The captured missionaries include people from Wisconsin, Ohio, Tennessee, Pennsylvania, Oregon and Ontario, Showalter said.

Their families are in contact and providing each other with encouragement and prayer, Showalter said. In their letter, they also asked people to pray for the kidnappers holding their families hostage.

Christian Aid Ministries published a video of the press conference.

"Thank you again for your prayers," Showalter said. "We greatly appreciate the outpouring of support from all around the world during this difficult time."

Christian Aid Ministries describes itself as a channel allowing Mennonite, Amish and conservative Anabaptist groups to do humanitarian and mission work. The missionaries were in Haiti to work with school children, distribute Bibles and Christian literature, provide medicine to health clinics, distribute food and work with Haitian pastors, the organization said.

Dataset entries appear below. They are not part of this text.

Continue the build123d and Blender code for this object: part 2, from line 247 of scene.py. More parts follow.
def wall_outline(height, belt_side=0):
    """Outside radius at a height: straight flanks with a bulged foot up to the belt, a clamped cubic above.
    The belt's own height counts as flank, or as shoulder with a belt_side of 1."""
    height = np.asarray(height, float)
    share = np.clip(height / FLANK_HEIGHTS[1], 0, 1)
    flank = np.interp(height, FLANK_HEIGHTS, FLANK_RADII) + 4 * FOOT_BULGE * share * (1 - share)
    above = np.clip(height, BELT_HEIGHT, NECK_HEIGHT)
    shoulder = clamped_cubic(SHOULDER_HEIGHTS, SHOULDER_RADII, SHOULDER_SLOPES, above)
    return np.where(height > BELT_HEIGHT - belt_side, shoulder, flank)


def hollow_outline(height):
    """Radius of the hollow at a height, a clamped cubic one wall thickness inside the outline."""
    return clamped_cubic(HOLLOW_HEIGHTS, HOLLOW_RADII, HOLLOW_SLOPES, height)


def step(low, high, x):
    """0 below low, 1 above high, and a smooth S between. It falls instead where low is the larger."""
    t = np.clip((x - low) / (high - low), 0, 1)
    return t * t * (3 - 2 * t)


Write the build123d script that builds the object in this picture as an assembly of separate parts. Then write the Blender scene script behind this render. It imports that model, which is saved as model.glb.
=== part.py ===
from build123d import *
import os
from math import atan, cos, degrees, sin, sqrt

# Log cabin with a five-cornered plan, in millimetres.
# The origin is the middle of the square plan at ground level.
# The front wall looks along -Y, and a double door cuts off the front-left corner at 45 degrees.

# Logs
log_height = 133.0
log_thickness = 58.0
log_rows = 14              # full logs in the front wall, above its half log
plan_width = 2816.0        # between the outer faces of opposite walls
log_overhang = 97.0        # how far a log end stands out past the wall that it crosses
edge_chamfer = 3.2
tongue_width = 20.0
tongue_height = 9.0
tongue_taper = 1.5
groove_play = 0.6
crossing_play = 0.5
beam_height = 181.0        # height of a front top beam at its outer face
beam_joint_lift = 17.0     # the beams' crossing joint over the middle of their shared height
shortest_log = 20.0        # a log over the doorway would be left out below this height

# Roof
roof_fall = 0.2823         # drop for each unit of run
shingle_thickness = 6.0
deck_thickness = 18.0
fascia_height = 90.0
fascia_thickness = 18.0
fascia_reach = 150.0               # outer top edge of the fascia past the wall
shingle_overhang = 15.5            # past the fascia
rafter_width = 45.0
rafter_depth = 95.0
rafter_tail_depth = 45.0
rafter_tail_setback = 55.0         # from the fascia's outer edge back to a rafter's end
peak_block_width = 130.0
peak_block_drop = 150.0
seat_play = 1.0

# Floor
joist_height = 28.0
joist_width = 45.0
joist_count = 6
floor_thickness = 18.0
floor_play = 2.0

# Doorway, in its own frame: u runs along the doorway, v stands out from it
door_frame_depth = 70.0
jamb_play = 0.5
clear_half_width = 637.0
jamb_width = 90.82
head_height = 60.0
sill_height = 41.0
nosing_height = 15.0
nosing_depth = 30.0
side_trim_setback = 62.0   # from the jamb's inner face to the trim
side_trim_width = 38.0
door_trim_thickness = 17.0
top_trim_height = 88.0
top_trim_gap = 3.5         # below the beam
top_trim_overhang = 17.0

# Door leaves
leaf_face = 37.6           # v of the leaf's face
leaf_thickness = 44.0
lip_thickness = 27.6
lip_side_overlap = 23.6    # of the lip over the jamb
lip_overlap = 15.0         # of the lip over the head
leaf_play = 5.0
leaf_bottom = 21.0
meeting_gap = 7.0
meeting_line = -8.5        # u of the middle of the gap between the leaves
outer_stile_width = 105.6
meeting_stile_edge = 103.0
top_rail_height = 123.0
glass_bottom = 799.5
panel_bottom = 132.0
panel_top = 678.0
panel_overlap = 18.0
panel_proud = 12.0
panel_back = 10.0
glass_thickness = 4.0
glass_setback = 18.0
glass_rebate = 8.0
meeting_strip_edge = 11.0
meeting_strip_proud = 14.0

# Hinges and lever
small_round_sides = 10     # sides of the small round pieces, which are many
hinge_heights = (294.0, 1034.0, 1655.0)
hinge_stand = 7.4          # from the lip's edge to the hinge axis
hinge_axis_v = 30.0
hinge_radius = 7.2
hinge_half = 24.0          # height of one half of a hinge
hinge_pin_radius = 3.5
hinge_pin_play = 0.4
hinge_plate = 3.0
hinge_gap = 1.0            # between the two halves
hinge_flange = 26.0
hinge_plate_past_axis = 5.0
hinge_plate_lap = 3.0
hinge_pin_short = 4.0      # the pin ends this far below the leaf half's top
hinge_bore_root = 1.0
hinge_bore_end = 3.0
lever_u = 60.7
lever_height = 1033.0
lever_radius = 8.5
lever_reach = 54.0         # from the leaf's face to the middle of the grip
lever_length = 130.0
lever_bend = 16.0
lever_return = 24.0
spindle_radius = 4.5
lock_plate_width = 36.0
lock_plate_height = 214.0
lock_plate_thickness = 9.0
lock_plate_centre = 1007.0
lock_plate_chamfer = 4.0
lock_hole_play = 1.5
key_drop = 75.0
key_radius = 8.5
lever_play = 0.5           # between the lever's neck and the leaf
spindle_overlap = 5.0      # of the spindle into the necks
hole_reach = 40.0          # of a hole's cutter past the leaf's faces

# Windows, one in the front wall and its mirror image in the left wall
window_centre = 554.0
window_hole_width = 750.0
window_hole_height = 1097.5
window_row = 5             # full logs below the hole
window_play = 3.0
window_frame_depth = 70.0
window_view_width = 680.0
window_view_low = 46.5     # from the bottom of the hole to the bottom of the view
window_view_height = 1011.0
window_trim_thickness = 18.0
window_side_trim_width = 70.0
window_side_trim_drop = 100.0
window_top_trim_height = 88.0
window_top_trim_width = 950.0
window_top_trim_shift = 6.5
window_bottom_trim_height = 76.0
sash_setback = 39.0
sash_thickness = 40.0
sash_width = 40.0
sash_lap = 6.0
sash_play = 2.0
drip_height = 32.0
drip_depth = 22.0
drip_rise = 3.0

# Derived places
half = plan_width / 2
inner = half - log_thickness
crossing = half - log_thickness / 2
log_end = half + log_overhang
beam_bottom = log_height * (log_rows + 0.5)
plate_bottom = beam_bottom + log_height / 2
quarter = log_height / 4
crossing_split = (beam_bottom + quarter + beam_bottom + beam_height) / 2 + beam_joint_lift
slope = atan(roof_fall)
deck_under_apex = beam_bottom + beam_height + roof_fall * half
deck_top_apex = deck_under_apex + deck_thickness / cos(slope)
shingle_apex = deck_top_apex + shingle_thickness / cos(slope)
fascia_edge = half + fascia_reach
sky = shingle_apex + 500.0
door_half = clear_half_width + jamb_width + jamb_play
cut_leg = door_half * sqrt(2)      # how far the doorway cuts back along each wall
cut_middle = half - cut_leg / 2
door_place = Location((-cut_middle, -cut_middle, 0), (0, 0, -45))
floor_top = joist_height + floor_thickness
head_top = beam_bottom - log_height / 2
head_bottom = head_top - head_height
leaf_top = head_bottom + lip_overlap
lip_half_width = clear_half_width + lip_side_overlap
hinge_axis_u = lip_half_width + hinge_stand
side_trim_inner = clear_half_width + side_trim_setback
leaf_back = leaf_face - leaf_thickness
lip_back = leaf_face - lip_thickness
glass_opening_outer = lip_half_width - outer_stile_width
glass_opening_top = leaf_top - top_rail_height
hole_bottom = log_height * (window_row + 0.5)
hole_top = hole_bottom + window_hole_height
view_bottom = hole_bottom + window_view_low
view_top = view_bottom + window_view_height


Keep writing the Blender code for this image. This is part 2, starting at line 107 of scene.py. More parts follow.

A series of crises have developed in Haiti this year. President Jovenel Moïse was assassinated in July, a devastating earthquake hit in August and a surge in crime and kidnappings have followed.

The federal government does not pay kidnapping ransoms, although experts said private groups like families and churches may do so.

On Tuesday, Secretary of State Antony Blinken said the Biden administration is "relentlessly focused" on the kidnapping. The FBI and State Department have been dispatched and the agencies are working with the missionaries' families, church, Haitian police and Haitian government, he said.